* START *

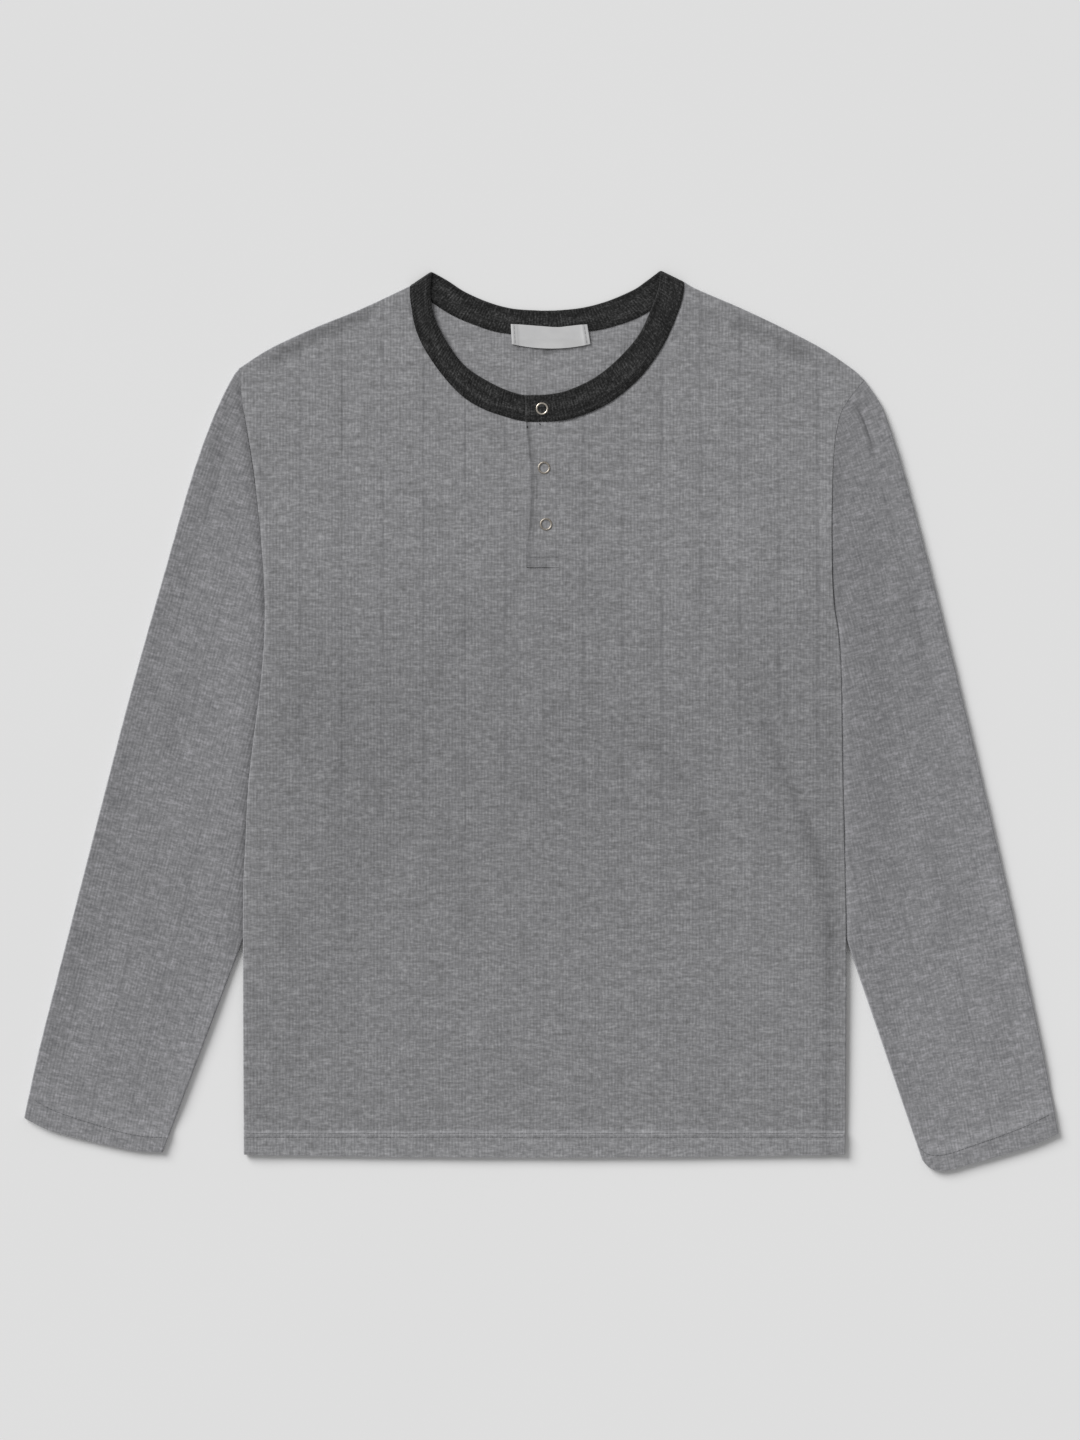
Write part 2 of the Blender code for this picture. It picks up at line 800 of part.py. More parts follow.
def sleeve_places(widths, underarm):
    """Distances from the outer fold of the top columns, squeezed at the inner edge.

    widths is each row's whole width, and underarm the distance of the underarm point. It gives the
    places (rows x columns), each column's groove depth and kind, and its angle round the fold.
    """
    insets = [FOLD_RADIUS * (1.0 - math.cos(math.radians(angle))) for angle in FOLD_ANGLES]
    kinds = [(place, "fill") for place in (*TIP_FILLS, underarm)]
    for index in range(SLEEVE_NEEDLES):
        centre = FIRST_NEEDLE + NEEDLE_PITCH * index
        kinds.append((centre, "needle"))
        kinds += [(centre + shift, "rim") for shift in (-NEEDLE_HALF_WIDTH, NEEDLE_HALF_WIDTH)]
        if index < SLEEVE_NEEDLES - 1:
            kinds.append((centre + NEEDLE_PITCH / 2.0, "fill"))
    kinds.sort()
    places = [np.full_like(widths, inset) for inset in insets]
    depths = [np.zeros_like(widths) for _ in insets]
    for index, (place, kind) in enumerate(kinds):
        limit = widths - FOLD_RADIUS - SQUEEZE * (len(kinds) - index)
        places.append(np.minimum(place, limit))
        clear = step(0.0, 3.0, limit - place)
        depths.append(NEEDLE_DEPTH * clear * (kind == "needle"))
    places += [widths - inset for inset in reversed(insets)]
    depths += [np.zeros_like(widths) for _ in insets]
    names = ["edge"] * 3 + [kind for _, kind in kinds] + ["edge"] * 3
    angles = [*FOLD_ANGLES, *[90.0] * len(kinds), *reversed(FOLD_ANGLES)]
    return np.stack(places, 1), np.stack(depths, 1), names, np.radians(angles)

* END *

### [Your objective]
Write out the listing's lines exactly, from its first line through the line that contains "the inner edge.", and stop there.

### [Task answer]
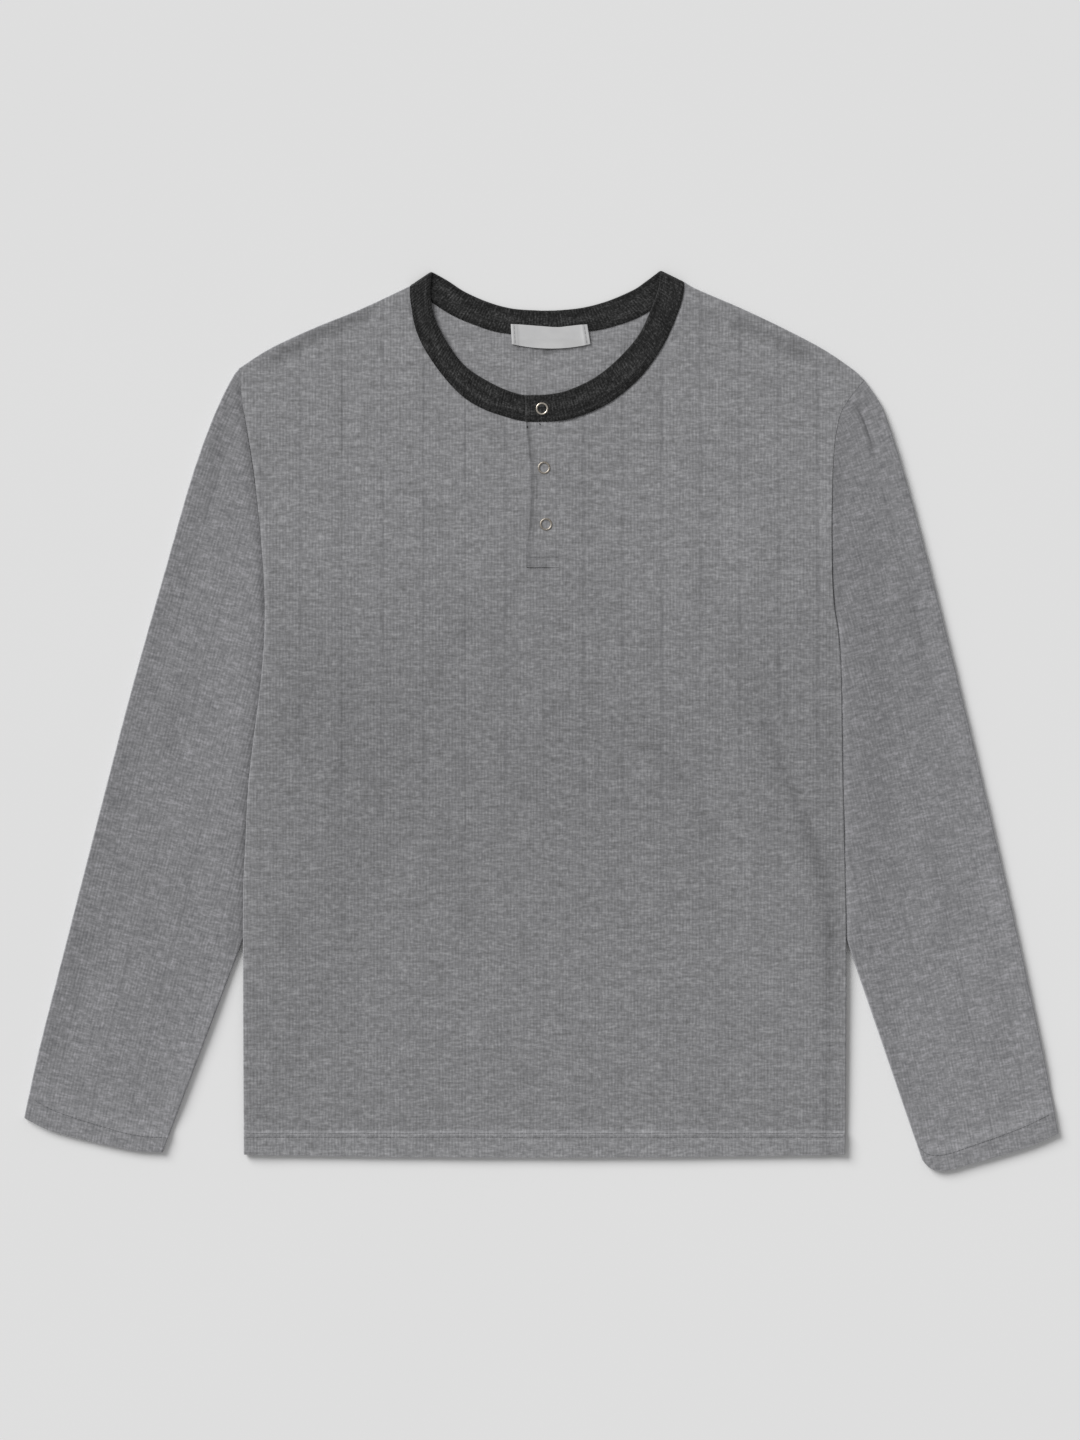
Write part 2 of the Blender code for this picture. It picks up at line 800 of part.py. More parts follow.
def sleeve_places(widths, underarm):
    """Distances from the outer fold of the top columns, squeezed at the inner edge.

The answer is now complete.